Tuesday, May 27, 2008

Republicans Are in Denial

By TOM COBURN
May 27, 2008; Page A21

As congressional Republicans contemplate the prospect of an electoral disaster this November, much is being written about the supposed soul-searching in the Republican Party. A more accurate description of our state is paralysis and denial.

Many Republicans are waiting for a consultant or party elder to come down from the mountain and, in Moses-like fashion, deliver an agenda and talking points on stone tablets. But the burning bush, so to speak, is delivering a blindingly simple message: Behave like Republicans.

Unfortunately, too many in our party are not yet ready to return to the path of limited government. Instead, we are being told our message must be deficient because, after all, we should be winning in certain areas just by being Republicans. Yet being a Republican isn't good enough anymore. Voters are tired of buying a GOP package and finding a big-government liberal agenda inside. What we need is not new advertising, but truth in advertising.

Becoming Republicans again will require us to come to grips with what has ailed our party – namely, the triumph of big-government Republicanism and failed experiments like the K Street Project and "compassionate conservatism." If the goal of the K Street Project was to earmark and fund raise our way to a filibuster-proof "governing" majority, the goal of "compassionate conservatism" was to spend our way to a governing majority.

The fruit of these efforts is not the hoped-for Republican governing majority, but the real prospect of a filibuster-proof Democrat majority in 2009. While the K Street Project decimated our brand as the party of reform and limited government, compassionate conservatism convinced the American people to elect the party that was truly skilled at activist government: the Democrats.

Compassionate conservatism's starting point had merit. The essential argument that Republicans should orient policy around how our ideas will affect the poor, the widow, the orphan, the forgotten and the "other" is indisputable – particularly for those who claim, as I do, to submit to an authority higher than government. Yet conservatives are conservatives because our policies promote deliverance from poverty rather than dependence on government.

Compassionate conservatism's next step – its implicit claim that charity or compassion translates into a particular style of activist government involving massive spending increases and entitlement expansion – was its undoing. Common sense and the Scriptures show that true giving and compassion require sacrifice by the giver. This is why Jesus told the rich young ruler to sell his possessions, not his neighbor's possessions. Spending other people's money is not compassionate.

Regaining our brand as the party of fiscal discipline will require us to rejoin Americans in the real world of budget choices and priorities, and to leave behind the fantasyland of borrowing without limits. Instead of adopting earmarks, each Republican can adopt examples of government waste, largess and fraud, and restart the permanent campaign against big government.

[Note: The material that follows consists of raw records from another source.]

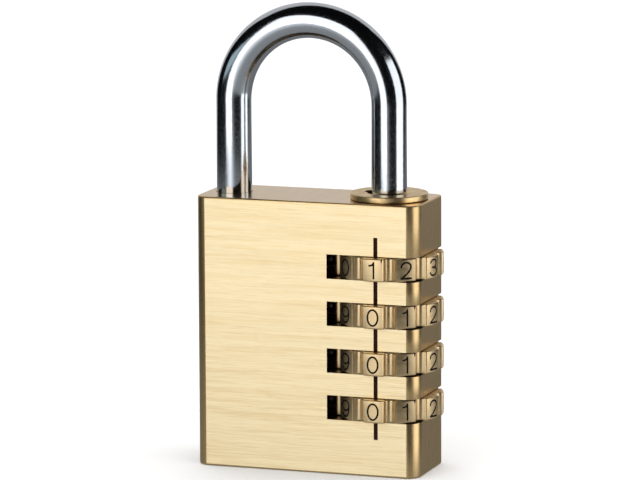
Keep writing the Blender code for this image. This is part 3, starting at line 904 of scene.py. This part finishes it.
def add_stroke(bm, path, closed, on_pad):
    """A stroke of the engraving tool as a solid, narrower at its floor. on_pad bends it round."""
    floor = stroke_row(bm, path, closed, on_pad, -ENGRAVING_DEPTH, STROKE_FLOOR_WIDTH / 2)
    mouth = stroke_row(bm, path, closed, on_pad, ENGRAVING_DEPTH, STROKE_WIDTH / 2)
    spans = [(i, (i + 1) % len(path)) for i in range(len(path) if closed else len(path) - 1)]
    for left, right, _ in (floor, mouth):
        for i, after in spans:
            bm.faces.new((left[i], left[after], right[after], right[i]))
    low_left, low_right, low_ends = floor
    high_left, high_right, high_ends = mouth
    for low, high in ((low_left, high_left), (low_right, high_right)):
        for i, after in spans:
            bm.faces.new((low[i], low[after], high[after], high[i]))
    for low, high in zip(low_ends, high_ends):
        bm.faces.new(low)
        bm.faces.new(high)
        for corners in zip(low, low[1:], high[1:], high):
            bm.faces.new(corners)


def stroke_mesh(name, path, closed, middle):
    """One stroke bent round the pad whose middle is at that angle."""
    half_x = (DIGIT_WIDTH - STROKE_WIDTH) / 2
    half_y = (DIGIT_HEIGHT - STROKE_WIDTH) / 2

    def on_pad(point, height):
        x, y = polar(DIAL_RADIUS + height, middle + point.x / DIAL_RADIUS)
        return x, y, point.y

    bm = bmesh.new()
    add_stroke(bm, [Vector((x * half_x, y * half_y)) for x, y in path], closed, on_pad)
    return finished(bm, name, [DIGIT_PAINT])


def nick_mesh(middle):
    """The small tooling nick in the top rim beside the digit 1."""
    angle = middle + NICK_ANGLE
    bm = bmesh.new()
    bmesh.ops.create_cone(
        bm, cap_ends=True, segments=16, radius1=NICK_TIP_RADIUS, radius2=NICK_RADIUS, depth=NICK_HEIGHT,
    )
    x, y = polar(DIAL_RADIUS - NICK_INSET, angle)
    bmesh.ops.translate(bm, verts=bm.verts, vec=(x, y, DIAL_HEIGHT / 2 - 1.5 * DIAL_EDGE_ROUNDING))
    return finished(bm, "nick", [DIGIT_PAINT])


def key_band_outline():
    """The dial's bore with one notch for each position."""
    points = []
    for position in range(POSITIONS):
        middle = math.tau * position / POSITIONS
        inner = math.asin(KEY_NOTCH_HALF_WIDTH / DIAL_BORE_RADIUS)
        outer = math.asin(KEY_NOTCH_HALF_WIDTH / KEY_NOTCH_RADIUS)
        points.append(polar(DIAL_BORE_RADIUS, middle - inner))
        points.append(polar(KEY_NOTCH_RADIUS, middle - outer))
        points.append(polar(KEY_NOTCH_RADIUS, middle + outer))
        points.append(polar(DIAL_BORE_RADIUS, middle + inner))
        for share in (0.75, 1.0, 1.25):
            points.append(polar(DIAL_BORE_RADIUS, middle + share * math.pi / POSITIONS))
    return points


def wheel_cutters():
    half = DIAL_HEIGHT / 2
    band_top = -half + KEY_BAND_HEIGHT
    recess = cylinder("recess", DIAL_RECESS_RADIUS, band_top, half + PAST, DIAL)
    yield place("cut_recess", recess)
    bm = bmesh.new()
    add_levels(bm, [[(x, y, z) for x, y in key_band_outline()] for z in (-half - PAST, band_top + PAST)])
    yield place("cut_keys", finished(bm, "keys", [DIAL]))
    for digit, strokes in DIGITS.items():
        middle = -math.pi / 2 + math.tau * digit / POSITIONS
        for index, (path, closed) in enumerate(strokes):
            name = f"cut_digit_{digit}_{index}"
            yield place(name, stroke_mesh(name, path, closed, middle))
        if digit == 1:
            yield place("cut_nick", nick_mesh(middle))


def make_dials():
    pattern = place("dial_pattern", wheel_mesh())
    cut(pattern, list(wheel_cutters()))
    wheel = pattern.data
    reshade(wheel)
    bpy.data.objects.remove(pattern)
    for number in NUMBERS:
        turned_wheel = wheel.copy()
        turned_wheel.transform(Matrix.Rotation(-math.tau * SHOWN_DIGIT[number] / POSITIONS, 4, "Z"))
        dial = place(f"number_wheel_{number}", turned_wheel, (AXIS_X, 0, DIAL_Z[number]))
        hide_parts(f"dial_{number}")
        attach(dial, f"dial_{number}")


# ---------------------------------------------------------------- plug, plungers and inner pieces


def make_plug():
    low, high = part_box("base_plug")
    radius = (high.y - low.y) / 2
    rim = 0.25 * MM
    chamfer = 0.4 * MM
    centre_mark = [(0, 0.35 * MM), (0.25 * MM, 0.32 * MM), (0.75 * MM, 0)]  # (radius, depth)
    profile = [(out, low.z + depth) for out, depth in centre_mark]
    profile += [
        (radius - rim, low.z),
        (radius, low.z + rim),
        (radius, high.z - chamfer),
        (radius - chamfer, high.z),
        (0, high.z),
    ]
    plug = place("base_plug_disc", turned("plug", profile, COLLAR), (AXIS_X, 0, 0))
    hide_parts("base_plug")
    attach(plug, "case")


def make_plungers():
    low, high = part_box("detent_plunger_1")
    radius, length = (high.y - low.y) / 2, high.x - low.x
    chamfer = 0.2 * MM
    profile = [
        (0, -length),
        (radius - chamfer, -length),
        (radius, -length + chamfer),
        *rounded_corner((0, -radius), radius, 0, 12),
    ]
    profile[-1] = (0, 0)
    pin = turned("detent_pin", profile, STEEL, SMALL_STEPS)
    for number in NUMBERS:
        node = f"detent_plunger_{number}"
        piece = place(f"detent_pin_{number}", pin, (high.x, 0, DIAL_Z[number]), (0, math.radians(90), 0))
        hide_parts(node)
        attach(piece, f"detent_{number}")


def finish_inner_nodes():
    """Materials for the CAD nodes that stay."""
    looks = {"thrust_washer": STEEL, "sleeve_return_spring": STEEL}
    for number in NUMBERS:
        looks[f"sleeve_{number}"] = INNER
        looks[f"detent_spring_{number}"] = STEEL
    for node, material in looks.items():
        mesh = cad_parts[node].data
        mesh.materials.clear()
        mesh.materials.append(material)


# ---------------------------------------------------------------- stage

VIEW_AZIMUTH = math.radians(19.1)
VIEW_ELEVATION = math.radians(9.42)
VIEW_ROLL = math.radians(-0.24)
VIEW_DISTANCE = 757.87 * MM
VIEW_TARGET = Vector((0.153 * MM, 0, 39.006 * MM))
LENS_MM = 249.1
SENSOR_MM = 36.0

# The grey table in the world, which the metal mirrors and the camera doesn't see.
TABLE_BRIGHTNESS = 0.27
TABLE_FRONT_GAIN = 0.08
TABLE_TILT = 0.055
TABLE_LEFT_RISE = 0.065
TABLE_RIGHT_RISE = 0.07
TABLE_EDGE = (-0.125, -0.150)  # the heights where the table starts and is full
GLOW_EDGE = (-0.06, -0.10)
GLOW_ELEVATION = math.radians(-8)
DARK_ROOM = 0.003
STUDIO_TINT = (0.96, 0.99, 1.0, 1)

FLOOR_RADIUS = 4.0
FLOOR_DROP = 0.05 * MM


def direction(azimuth, elevation):
    """A unit vector: azimuth 0 is toward -Y and grows toward +X, both in radians."""
    flat = math.cos(elevation)
    return Vector((math.sin(azimuth) * flat, -math.cos(azimuth) * flat, math.sin(elevation)))


def make_camera():
    data = bpy.data.cameras.new("camera")
    data.lens = LENS_MM
    data.sensor_width = SENSOR_MM
    data.clip_start = 0.05
    data.clip_end = 20.0
    camera = place("camera", data)
    back = direction(VIEW_AZIMUTH, VIEW_ELEVATION)
    camera.location = VIEW_TARGET + back * VIEW_DISTANCE
    camera.rotation_mode = "QUATERNION"
    aim = (-back).to_track_quat("-Z", "Y")
    camera.rotation_quaternion = aim @ Quaternion((0, 0, 1), VIEW_ROLL)
    bpy.context.scene.camera = camera


def softbox(name, at, span, distance, radiance, tint=(1, 1, 1)):
    """A rectangular light aimed at the middle of the lock, of even brightness, not seen itself.

    at is its azimuth and elevation, and span its width and height, all in degrees as seen from the lock.
    """
    azimuth, elevation = at
    width, height = span
    data = bpy.data.lights.new(name, "AREA")
    data.shape = "RECTANGLE"
    data.size = 2 * distance * math.tan(math.radians(width / 2))
    data.size_y = 2 * distance * math.tan(math.radians(height / 2))
    data.color = tint
    data.energy = radiance * math.pi * data.size * data.size_y
    lamp = place(name, data)
    out = direction(math.radians(azimuth), math.radians(elevation))
    lamp.location = VIEW_TARGET + out * distance
    lamp.rotation_mode = "QUATERNION"
    lamp.rotation_quaternion = (-out).to_track_quat("-Z", "Y")
    lamp.visible_camera = False
    return lamp


def table_glow(tree, toward, azimuth, strength, sharpness):
    """The brightness of the table below one soft box, as a lobe round its foot."""
    foot = direction(math.radians(azimuth), GLOW_ELEVATION)
    near = compute(tree, "MAXIMUM", dot(tree, toward, foot), 0.0)
    return compute(tree, "MULTIPLY", compute(tree, "POWER", near, sharpness), strength)


def make_world():
    """A dark studio over a grey table for reflections, and a white ground for the camera."""
    world = bpy.data.worlds.new("studio")
    world.use_nodes = True
    tree = world.node_tree
    tree.nodes.clear()
    toward = add(tree, "ShaderNodeTexCoord").outputs["Generated"]
    drop = dot(tree, toward, (0, -TABLE_TILT, 1))
    left = dot(tree, toward, (-TABLE_LEFT_RISE, 0, 0))
    right = dot(tree, toward, (TABLE_RIGHT_RISE, 0, 0))
    level = compute(tree, "ADD", drop, compute(tree, "MAXIMUM", left, right))
    front = dot(tree, toward, (0, -TABLE_FRONT_GAIN, 0))
    table = compute(tree, "ADD", front, TABLE_BRIGHTNESS)
    table = compute(tree, "MULTIPLY", table, remap(tree, level, *TABLE_EDGE))
    key = table_glow(tree, toward, azimuth=-8, strength=1.05, sharpness=20)
    side = table_glow(tree, toward, azimuth=90, strength=0.35, sharpness=16)
    glow = compute(tree, "ADD", key, side)
    glow = compute(tree, "MULTIPLY", glow, remap(tree, drop, *GLOW_EDGE))
    light = compute(tree, "ADD", compute(tree, "ADD", table, glow), DARK_ROOM)
    studio = add(tree, "ShaderNodeBackground", {"Color": STUDIO_TINT, "Strength": light})
    white = add(tree, "ShaderNodeBackground", {"Color": (1, 1, 1, 1), "Strength": 1.0})
    seen = add(tree, "ShaderNodeLightPath").outputs["Is Camera Ray"]
    both = add(tree, "ShaderNodeMixShader", {0: seen, 1: studio.outputs[0], 2: white.outputs[0]})
    add(tree, "ShaderNodeOutputWorld", {"Surface": both.outputs[0]})
    bpy.context.scene.world = world


def make_floor():
    """A pale floor that the metal doesn't mirror and that lets the boxes' lower edges shine past it."""
    made, _, shader = new_material("pale_floor", metallic=0.0)
    shader.inputs["Base Color"].default_value = (0.92, 0.92, 0.92, 1)
    shader.inputs["Roughness"].default_value = 0.9
    bm = bmesh.new()
    bmesh.ops.create_circle(bm, cap_ends=True, segments=ROUND_STEPS, radius=FLOOR_RADIUS)
    floor = place("floor", finished(bm, "floor", [made]), (0, 0, -FLOOR_DROP))
    floor.visible_glossy = False
    floor.visible_shadow = False


def make_stage():
    make_camera()
    make_world()
    make_floor()
    softbox("front_box", at=(-15.5, 14.0), span=(41, 46.4), distance=0.5, radiance=1.64)
    softbox("right_box", at=(92, 9), span=(52, 46), distance=0.9, radiance=1.5)
    softbox("left_strip", at=(-56, 9), span=(32, 12), distance=0.9, radiance=0.6, tint=(0.75, 0.95, 1.0))
    softbox("back_panel", at=(-158, 26), span=(88, 70), distance=1.2, radiance=0.62)
    ground_light = softbox("ground_light", at=(0, 90), span=(100, 100), distance=2.0, radiance=1.6)
    ground_light.visible_glossy = False
    bpy.context.scene.view_settings.view_transform = "Standard"


make_stage()
make_body()
make_shackle()
make_collar()
make_dials()
make_plug()
make_plungers()
finish_inner_nodes()
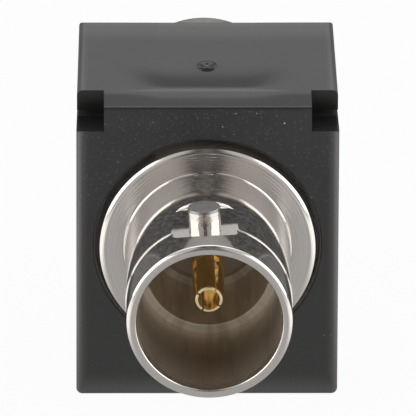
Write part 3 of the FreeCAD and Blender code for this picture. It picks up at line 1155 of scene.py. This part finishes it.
def sink_plate(mesh):
    """Behind the ridge the plate is lowered by depth * width * (1 - exp(-(b / place) ** power)),
    where b is the distance behind the ridge, less a raised crest, and both end at the back edge.
    Place and power grow from the middle to the sides, so that the dish is round. Ahead of the ridge
    the strip climbs to the ridge as its place to the fifth power in the middle, a soft curve, and to
    the twelfth at the sides, a short step. Across the hollow's walls the height goes over in a soft
    curve from the floor's to the plate's. The gate mark moves back by shift * exp(-(distance /
    reach) ** 2). Limits that lie on a row of points are a hair off it."""
    points = np.empty(len(mesh.vertices) * 3)
    mesh.vertices.foreach_get("co", points)
    points = points.reshape(-1, 3)
    x, y, z = np.abs(points[:, 0]), points[:, 1], points[:, 2].copy()
    back = housing_high[1]
    length = back - ridge_y
    slope = latch_rise / length
    over = z > plate_low
    behind = np.maximum(y - ridge_y, 0)
    hollow = hollow_depth * np.clip((y - back) / hollow_length + 1, 0, 1)
    hollow *= 1 - np.clip((y - back + edge_round) / edge_cut, 0, 1) ** 2
    above = z > strip_top + strip_step + slope * behind - hollow / 2 - edge_drop(y - back)
    upper = (x > hollow_width + hair) | (above & (x > hollow_width - hair))
    down = fall(x, hollow_width - hollow_softness, hollow_width + hollow_softness)
    z -= over * hollow * np.where(upper, down, down - 1)
    outer = 1 - fall(x, *outer_side)
    reach = behind / between(sink_places, outer)
    lower = sink_depth * fall(x, *sink_side) * (1 - np.exp(-reach ** between(sink_powers, outer)))
    in_crest = fall(x, *crest_side)
    crest = crest_rise * in_crest
    z -= over * (y > ridge_y - hair) * (lower - crest) * (1 - behind / length)
    ahead = over & (y < ridge_y - hair) & (points[:, 2] > strip_top - hair)
    climb = np.clip(1 + (y - ridge_y) / strip_length, 0, 1)
    climb **= between(climb_powers, 1 - in_crest)
    z = np.where(ahead, strip_top + (strip_step + crest) * climb, z)
    from_gate = np.hypot(x, y - gate_y)
    shift = over * (y > ridge_y + hair) * gate_shift * np.exp(-(from_gate / gate_reach) ** 2)
    points[:, 1] += shift
    points[:, 2] = z + shift * slope
    mesh.vertices.foreach_set("co", points.ravel())


def housing():
    """Copy of the housing with its plate sunk, and without the slivers that this leaves."""
    piece = merged_copy("housing", "housing")
    with editing(piece.data) as work:
        slice_plate(work)
    sink_plate(piece.data)
    with editing(piece.data) as work:
        bmesh.ops.remove_doubles(work, verts=work.verts, dist=2 * hair)
        bmesh.ops.dissolve_degenerate(work, edges=work.edges, dist=1e-4)
    finish(piece, "housing_moulded", "black_moulding", "black_plastic", moulded_limit, "housing")


housing()

# %% [markdown]
# ## Pieces whose form is right as it is
# The beads and the washer are nearly hidden, and their construction is their true form. They stay
# as they come and only get their finish. A node behind a new piece gets the same finish as it.

# %% Finishes of the nodes
node_finish = {
    "front_bead": "bead_plastic", "rear_bead": "bead_plastic", "lock_washer": "washer_steel",
    "housing": "black_moulding", "front_shell": "bright_nickel", "rear_shell": "bright_nickel",
    "centre_contact": "gold_plate",
}
for name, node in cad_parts.items():
    node.data.materials.clear()
    node.data.materials.append(materials[node_finish[name]])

Republicans can tear up the "emergency spending" credit card and refuse to accept any new spending whatsoever, including for the wars in Iraq and Afghanistan, until Congress does its job of eliminating wasteful spending. The federal budget contains a vast unexplored area of offsets. My office alone has identified $300 billion in annual waste. Borrowing from the next generation when we haven't done our job of oversight is unconscionable.

Regaining our brand is not about "messaging." It's about action. It's about courage. It's about priorities. Most of all, it's about being willing to give up our political careers so our grandkids don't have to grow up in a debtor's prison, or a world in which other nations can tell a weakened and bankrupt America where we can and can't defend liberty, pursue terrorists, or show compassion.

John McCain, for all his faults, is the one Republican candidate who can lead us through our wilderness. Mr. McCain is not running on a messianic platform or as a great healer of dysfunctional Republicans who refuse to help themselves. His humility is one of his great strengths. In his heart, he's a soldier who sees one more hill to charge, one more mission to complete.